>> BEGIN DATA FOR THIS EXERCISE

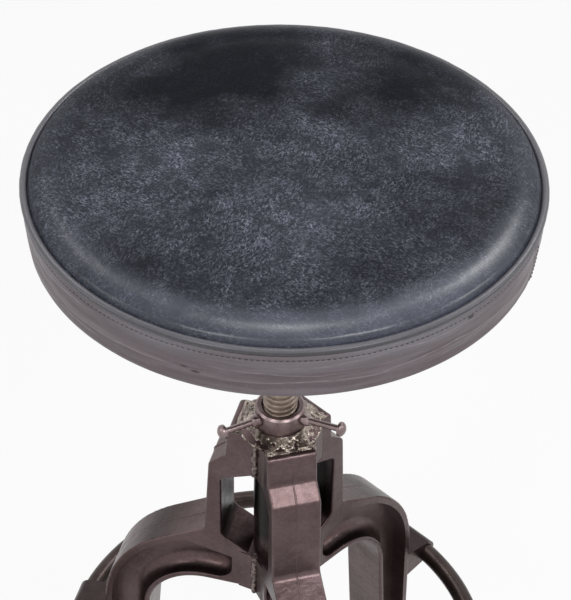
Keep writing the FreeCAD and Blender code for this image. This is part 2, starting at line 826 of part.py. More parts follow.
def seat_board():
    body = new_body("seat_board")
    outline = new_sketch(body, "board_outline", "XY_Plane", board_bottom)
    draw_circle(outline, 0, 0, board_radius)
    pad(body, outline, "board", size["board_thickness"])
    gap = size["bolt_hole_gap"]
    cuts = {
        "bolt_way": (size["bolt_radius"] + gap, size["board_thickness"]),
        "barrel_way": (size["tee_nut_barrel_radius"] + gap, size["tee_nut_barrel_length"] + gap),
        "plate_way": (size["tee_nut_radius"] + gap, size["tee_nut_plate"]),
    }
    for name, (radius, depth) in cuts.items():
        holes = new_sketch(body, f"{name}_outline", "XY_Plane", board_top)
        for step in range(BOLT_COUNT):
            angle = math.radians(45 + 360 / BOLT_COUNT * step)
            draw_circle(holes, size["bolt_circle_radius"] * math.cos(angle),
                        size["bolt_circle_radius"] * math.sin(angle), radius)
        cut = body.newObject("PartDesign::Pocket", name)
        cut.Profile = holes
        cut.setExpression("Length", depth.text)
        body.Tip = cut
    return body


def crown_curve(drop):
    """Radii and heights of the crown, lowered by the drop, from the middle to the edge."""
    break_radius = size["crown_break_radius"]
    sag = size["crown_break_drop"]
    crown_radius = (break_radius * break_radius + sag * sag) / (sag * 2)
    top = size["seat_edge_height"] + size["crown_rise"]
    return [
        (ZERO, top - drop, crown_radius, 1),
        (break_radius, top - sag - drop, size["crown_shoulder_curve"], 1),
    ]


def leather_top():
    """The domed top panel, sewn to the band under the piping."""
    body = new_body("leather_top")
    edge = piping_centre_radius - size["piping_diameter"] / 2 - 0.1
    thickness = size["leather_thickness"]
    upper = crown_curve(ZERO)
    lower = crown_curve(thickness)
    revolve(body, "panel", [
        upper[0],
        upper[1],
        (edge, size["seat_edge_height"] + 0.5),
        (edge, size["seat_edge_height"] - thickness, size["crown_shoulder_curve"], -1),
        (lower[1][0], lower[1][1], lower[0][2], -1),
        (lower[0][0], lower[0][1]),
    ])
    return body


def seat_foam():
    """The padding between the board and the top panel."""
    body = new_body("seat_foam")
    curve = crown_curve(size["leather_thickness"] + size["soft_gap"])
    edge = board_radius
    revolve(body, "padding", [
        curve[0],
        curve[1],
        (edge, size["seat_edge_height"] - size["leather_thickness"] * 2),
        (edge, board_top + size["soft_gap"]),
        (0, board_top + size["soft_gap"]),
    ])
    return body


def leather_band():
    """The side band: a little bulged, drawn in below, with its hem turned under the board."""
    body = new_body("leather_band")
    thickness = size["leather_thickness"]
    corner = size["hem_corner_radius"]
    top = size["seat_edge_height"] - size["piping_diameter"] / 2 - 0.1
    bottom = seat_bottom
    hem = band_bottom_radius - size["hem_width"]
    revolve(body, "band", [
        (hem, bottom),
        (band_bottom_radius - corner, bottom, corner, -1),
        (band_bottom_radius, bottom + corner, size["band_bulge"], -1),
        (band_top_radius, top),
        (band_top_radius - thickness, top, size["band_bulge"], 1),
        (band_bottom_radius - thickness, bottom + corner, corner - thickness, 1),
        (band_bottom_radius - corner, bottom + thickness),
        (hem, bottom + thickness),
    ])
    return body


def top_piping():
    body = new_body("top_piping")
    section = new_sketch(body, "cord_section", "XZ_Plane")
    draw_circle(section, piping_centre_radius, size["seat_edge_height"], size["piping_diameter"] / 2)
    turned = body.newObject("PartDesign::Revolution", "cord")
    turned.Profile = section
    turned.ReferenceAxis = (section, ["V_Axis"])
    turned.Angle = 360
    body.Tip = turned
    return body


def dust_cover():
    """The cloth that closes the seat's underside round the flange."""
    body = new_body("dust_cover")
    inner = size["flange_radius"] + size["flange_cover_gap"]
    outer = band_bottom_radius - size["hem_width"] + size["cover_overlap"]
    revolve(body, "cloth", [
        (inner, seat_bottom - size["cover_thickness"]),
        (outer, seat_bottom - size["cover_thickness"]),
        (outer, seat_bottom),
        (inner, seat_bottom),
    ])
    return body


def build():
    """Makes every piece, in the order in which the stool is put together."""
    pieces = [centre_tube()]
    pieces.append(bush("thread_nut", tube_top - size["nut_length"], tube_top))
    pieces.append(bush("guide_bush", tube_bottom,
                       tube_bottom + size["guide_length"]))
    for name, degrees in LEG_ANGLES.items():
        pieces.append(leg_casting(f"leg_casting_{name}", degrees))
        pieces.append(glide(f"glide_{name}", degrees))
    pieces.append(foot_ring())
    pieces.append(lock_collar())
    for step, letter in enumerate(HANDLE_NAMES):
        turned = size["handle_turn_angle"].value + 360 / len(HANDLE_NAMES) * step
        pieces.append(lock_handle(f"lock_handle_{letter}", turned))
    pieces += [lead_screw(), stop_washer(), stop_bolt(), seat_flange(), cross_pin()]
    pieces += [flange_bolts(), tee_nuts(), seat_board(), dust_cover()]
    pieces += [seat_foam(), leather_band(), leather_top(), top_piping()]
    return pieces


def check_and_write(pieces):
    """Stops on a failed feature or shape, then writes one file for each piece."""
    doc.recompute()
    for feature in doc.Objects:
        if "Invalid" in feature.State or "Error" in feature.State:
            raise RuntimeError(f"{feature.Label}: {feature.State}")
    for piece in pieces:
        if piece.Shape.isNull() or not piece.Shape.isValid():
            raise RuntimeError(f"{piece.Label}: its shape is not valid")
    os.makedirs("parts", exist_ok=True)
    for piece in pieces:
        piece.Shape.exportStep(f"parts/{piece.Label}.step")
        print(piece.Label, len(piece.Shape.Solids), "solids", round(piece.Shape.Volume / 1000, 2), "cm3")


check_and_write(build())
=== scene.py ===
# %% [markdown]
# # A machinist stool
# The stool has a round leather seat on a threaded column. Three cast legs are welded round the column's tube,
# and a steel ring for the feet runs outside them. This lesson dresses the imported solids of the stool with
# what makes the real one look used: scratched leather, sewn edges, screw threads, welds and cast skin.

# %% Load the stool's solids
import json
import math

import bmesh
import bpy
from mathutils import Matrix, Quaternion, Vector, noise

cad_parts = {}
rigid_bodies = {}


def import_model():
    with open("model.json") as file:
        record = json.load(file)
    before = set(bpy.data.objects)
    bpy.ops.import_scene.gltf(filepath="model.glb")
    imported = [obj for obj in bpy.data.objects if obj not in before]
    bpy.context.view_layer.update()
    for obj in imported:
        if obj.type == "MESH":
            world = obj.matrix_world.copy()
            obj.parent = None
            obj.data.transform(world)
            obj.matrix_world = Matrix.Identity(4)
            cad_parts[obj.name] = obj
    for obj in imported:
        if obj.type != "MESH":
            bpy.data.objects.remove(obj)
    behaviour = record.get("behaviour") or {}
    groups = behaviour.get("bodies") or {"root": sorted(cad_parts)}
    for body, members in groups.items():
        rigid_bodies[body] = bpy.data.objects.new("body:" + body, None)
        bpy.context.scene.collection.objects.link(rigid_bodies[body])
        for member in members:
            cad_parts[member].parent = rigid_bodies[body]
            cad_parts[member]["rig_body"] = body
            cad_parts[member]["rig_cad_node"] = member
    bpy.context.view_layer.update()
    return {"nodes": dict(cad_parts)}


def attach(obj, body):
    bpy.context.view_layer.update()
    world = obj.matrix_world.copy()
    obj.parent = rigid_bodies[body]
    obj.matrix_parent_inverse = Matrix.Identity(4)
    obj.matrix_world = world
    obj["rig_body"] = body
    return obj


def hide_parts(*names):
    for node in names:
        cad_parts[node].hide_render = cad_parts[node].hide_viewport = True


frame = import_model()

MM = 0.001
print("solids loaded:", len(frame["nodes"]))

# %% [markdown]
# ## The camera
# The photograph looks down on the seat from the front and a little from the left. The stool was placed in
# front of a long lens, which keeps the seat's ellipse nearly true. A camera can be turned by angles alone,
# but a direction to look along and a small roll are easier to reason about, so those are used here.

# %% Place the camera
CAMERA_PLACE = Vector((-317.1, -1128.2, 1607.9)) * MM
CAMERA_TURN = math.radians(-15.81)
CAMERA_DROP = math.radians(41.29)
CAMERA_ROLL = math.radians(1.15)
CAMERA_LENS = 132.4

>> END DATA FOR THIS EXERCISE
>> BEGIN DATA FOR THIS EXERCISE

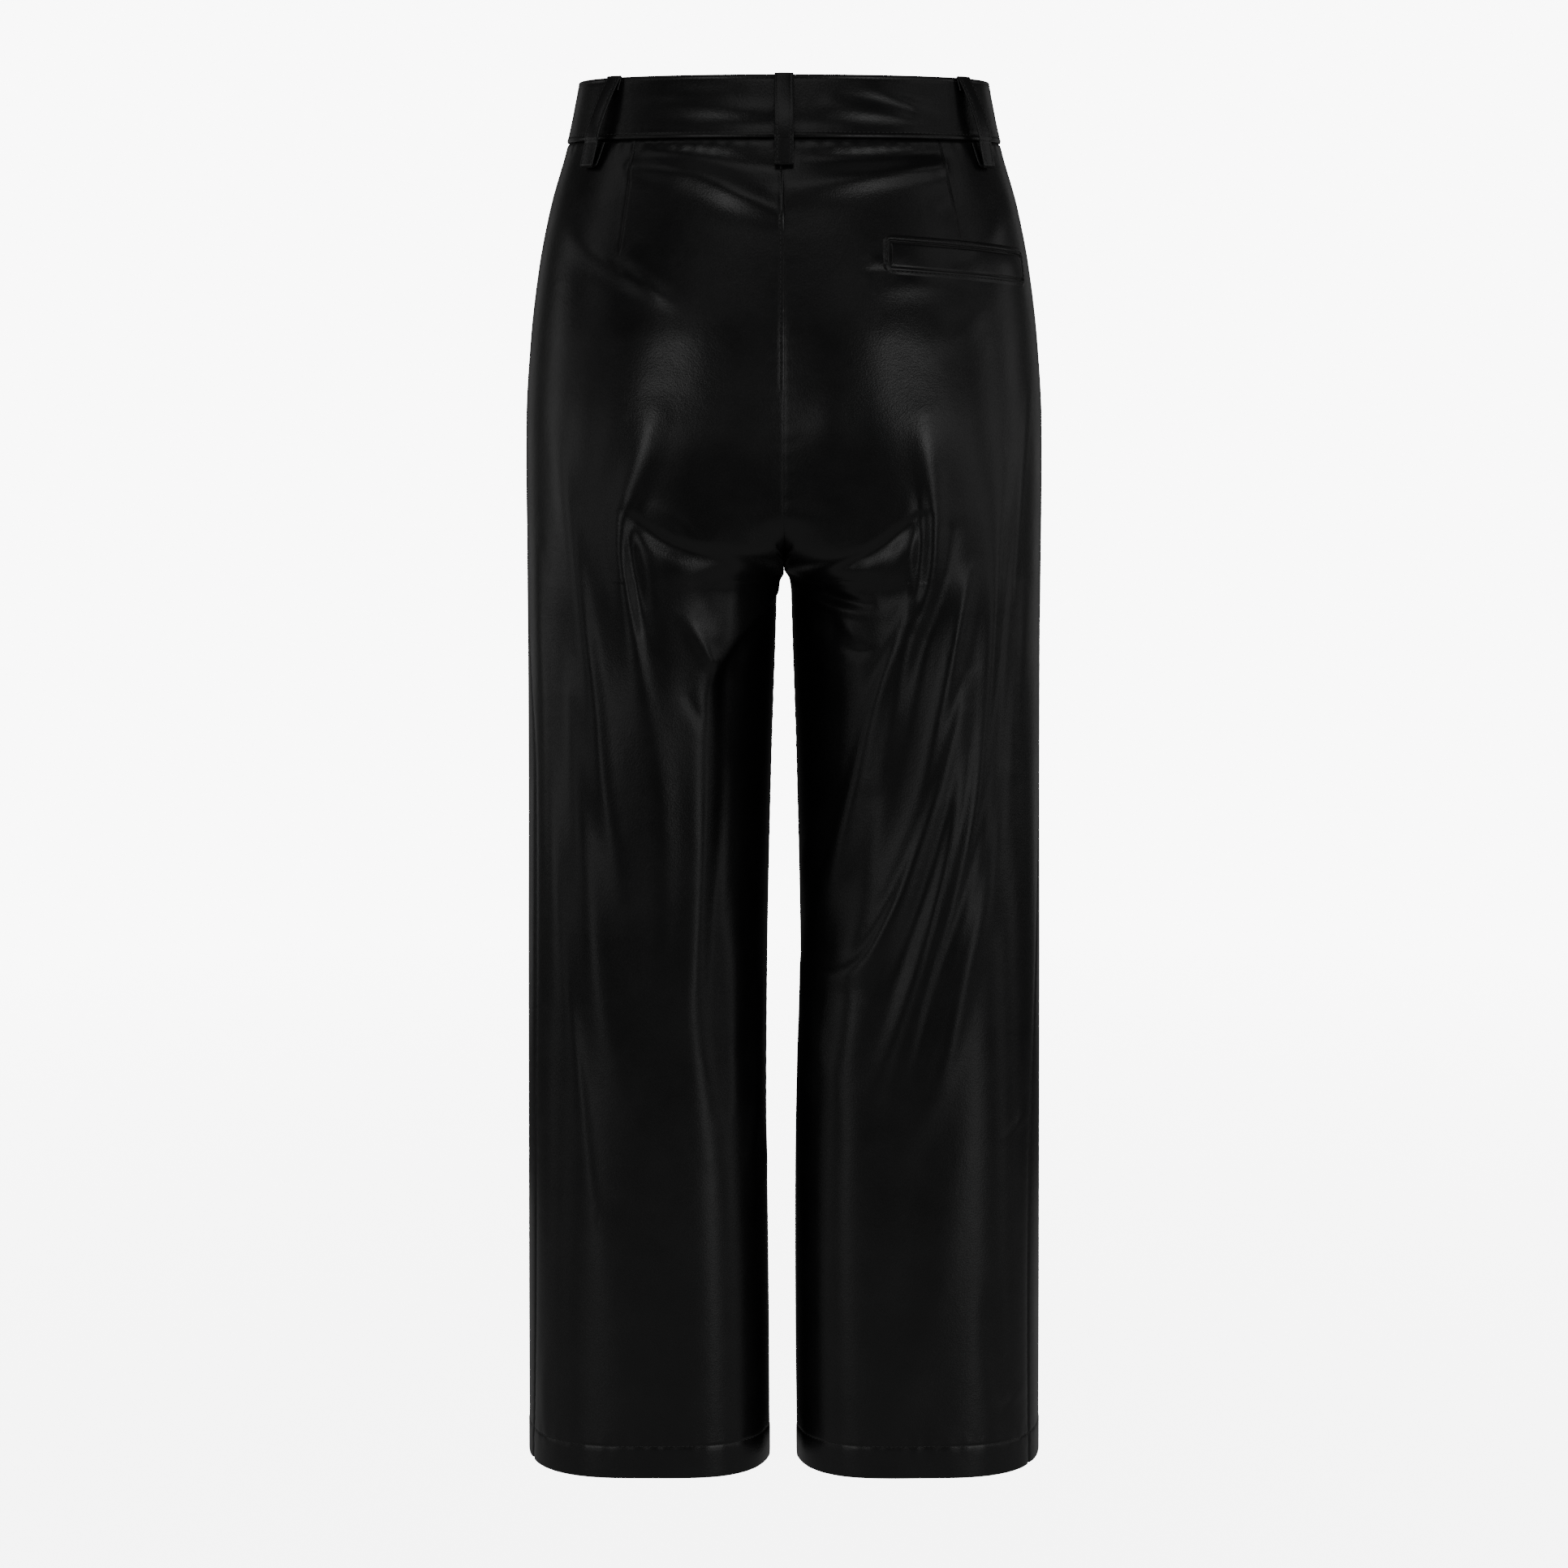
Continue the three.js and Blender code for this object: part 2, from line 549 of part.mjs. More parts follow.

>> END DATA FOR THIS EXERCISE
>> BEGIN DATA FOR THIS EXERCISE

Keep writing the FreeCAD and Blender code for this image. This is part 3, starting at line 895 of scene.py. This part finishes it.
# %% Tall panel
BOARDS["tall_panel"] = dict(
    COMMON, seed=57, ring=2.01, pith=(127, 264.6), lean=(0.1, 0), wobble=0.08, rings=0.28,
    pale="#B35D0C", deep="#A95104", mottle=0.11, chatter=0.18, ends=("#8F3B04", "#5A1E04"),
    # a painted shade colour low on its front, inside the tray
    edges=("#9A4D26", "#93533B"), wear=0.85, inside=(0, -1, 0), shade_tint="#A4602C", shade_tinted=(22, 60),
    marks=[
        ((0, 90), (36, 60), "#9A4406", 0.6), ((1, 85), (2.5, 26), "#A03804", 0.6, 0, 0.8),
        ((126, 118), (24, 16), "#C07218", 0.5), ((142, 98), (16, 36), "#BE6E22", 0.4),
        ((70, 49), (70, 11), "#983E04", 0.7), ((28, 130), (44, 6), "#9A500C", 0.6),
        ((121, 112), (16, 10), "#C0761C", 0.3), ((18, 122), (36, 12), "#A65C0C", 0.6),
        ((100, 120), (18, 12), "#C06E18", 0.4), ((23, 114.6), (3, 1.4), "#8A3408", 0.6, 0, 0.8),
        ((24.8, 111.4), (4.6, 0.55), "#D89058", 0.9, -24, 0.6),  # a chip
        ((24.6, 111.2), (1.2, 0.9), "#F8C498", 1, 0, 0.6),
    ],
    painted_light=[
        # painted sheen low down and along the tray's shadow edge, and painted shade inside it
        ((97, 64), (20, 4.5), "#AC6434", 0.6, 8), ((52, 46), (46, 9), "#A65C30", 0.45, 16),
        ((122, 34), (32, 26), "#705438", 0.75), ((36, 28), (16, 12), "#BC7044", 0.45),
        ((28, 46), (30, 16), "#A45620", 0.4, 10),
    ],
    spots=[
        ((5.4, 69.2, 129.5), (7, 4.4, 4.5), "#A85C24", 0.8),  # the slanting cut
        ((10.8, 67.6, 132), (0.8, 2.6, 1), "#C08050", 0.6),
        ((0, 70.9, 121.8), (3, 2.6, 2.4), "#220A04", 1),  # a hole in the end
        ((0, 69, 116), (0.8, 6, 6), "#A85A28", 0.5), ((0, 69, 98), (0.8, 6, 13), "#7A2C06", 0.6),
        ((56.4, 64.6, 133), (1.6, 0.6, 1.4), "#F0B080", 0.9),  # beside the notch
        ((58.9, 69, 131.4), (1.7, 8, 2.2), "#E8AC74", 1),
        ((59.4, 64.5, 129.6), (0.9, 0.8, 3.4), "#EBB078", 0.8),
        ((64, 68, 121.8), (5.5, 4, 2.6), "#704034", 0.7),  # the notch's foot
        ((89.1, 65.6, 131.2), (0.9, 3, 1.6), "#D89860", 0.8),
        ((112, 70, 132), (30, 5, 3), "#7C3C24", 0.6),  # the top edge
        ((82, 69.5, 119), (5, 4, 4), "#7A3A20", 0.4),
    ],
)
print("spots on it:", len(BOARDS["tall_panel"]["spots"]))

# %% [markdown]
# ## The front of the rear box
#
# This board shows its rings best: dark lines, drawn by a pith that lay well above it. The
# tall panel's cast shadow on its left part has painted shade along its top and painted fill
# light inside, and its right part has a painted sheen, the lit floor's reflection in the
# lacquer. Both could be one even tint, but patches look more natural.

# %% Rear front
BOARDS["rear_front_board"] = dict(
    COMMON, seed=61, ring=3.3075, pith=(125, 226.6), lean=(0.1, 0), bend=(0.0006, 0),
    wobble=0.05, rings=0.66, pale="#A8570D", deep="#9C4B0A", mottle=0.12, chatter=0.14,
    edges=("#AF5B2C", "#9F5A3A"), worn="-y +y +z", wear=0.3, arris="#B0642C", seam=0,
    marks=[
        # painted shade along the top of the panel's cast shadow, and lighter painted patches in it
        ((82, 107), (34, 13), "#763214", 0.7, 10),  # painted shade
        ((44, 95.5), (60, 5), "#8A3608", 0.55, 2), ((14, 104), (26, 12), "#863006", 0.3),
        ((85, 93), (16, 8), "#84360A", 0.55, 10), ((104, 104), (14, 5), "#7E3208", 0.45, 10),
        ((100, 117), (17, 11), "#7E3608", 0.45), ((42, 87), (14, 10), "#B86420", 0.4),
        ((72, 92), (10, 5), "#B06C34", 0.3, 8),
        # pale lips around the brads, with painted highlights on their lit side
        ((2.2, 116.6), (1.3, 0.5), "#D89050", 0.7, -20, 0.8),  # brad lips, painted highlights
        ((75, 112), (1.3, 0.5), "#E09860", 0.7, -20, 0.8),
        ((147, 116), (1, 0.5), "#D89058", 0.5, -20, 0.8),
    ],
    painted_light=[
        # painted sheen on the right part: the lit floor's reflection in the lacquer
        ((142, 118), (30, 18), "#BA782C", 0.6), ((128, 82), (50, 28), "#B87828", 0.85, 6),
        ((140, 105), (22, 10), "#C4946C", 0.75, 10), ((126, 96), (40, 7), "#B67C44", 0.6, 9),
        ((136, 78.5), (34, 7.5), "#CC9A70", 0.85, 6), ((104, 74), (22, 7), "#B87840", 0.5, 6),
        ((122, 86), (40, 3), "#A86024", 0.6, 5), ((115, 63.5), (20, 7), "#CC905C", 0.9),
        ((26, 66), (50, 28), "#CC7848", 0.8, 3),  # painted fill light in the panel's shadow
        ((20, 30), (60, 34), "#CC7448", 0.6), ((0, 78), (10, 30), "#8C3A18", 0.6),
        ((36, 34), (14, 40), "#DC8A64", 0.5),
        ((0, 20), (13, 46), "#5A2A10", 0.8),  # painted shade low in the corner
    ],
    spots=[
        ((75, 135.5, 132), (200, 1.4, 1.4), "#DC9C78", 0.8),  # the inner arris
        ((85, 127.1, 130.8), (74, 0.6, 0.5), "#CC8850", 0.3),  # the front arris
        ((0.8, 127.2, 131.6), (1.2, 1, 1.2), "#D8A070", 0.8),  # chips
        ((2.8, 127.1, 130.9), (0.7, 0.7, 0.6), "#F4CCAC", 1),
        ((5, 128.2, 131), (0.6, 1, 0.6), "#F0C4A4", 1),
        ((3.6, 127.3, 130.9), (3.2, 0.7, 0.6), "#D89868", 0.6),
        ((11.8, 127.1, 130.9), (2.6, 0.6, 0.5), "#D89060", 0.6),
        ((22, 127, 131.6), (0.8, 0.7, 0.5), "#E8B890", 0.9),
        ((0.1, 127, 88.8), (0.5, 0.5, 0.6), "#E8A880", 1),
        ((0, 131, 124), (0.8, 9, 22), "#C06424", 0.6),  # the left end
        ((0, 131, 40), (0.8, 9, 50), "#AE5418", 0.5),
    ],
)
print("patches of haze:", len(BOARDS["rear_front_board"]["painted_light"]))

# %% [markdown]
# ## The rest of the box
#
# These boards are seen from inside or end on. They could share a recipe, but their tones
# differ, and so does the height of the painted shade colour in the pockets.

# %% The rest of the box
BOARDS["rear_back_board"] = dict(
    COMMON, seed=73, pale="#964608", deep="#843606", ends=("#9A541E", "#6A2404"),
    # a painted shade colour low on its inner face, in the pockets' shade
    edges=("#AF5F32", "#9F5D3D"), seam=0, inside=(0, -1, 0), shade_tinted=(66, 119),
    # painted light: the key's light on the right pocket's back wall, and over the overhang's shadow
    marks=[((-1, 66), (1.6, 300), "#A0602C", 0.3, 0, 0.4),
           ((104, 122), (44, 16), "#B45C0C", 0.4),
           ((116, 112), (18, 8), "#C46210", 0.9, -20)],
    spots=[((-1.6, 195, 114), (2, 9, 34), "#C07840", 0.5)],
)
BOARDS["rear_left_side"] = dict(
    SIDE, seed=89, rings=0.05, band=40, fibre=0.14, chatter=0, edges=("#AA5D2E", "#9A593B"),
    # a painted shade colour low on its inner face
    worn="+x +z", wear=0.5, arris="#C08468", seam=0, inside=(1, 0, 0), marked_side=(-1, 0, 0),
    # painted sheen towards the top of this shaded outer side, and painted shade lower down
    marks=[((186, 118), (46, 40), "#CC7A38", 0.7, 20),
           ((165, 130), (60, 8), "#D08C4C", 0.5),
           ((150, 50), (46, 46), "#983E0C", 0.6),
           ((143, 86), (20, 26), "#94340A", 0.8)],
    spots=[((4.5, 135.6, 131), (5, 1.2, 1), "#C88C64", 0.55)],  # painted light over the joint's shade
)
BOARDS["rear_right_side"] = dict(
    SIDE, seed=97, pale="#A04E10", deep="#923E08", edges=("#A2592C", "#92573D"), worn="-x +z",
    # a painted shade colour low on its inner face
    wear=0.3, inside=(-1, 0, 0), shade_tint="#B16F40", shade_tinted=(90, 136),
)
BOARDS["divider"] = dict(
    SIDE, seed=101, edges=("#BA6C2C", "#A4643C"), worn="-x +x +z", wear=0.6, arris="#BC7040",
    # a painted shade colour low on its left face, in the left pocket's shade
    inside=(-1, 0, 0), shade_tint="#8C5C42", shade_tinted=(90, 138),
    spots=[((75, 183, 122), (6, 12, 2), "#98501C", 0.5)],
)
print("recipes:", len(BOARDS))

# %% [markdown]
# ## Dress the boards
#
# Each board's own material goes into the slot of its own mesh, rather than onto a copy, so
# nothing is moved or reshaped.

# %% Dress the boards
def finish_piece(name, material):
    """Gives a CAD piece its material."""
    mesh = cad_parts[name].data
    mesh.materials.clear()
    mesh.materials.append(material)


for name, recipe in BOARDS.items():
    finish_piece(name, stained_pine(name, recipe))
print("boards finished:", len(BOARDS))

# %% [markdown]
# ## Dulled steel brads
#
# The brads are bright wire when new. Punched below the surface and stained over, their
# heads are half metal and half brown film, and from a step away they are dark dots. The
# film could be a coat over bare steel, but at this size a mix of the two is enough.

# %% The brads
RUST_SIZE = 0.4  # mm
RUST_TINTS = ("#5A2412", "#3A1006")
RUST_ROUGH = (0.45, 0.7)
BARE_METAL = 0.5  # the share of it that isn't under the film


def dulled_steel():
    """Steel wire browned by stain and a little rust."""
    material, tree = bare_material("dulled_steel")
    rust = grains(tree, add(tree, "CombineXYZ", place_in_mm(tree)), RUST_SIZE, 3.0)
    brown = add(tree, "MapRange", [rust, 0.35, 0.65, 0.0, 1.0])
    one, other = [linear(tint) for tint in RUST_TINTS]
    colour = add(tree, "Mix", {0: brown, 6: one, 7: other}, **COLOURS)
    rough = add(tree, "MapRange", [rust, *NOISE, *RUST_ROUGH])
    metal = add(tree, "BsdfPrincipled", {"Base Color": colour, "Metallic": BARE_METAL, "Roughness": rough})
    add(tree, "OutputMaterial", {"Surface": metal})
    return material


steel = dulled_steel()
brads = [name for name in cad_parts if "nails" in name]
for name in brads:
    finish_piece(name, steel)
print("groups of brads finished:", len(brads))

>> END DATA FOR THIS EXERCISE

- [REQUIREMENTS]:
Copy out each line of the listing that holds "Identity".

- [RESPONSE TO THE EXERCISE]:
            obj.matrix_world = Matrix.Identity(4)
    obj.matrix_parent_inverse = Matrix.Identity(4)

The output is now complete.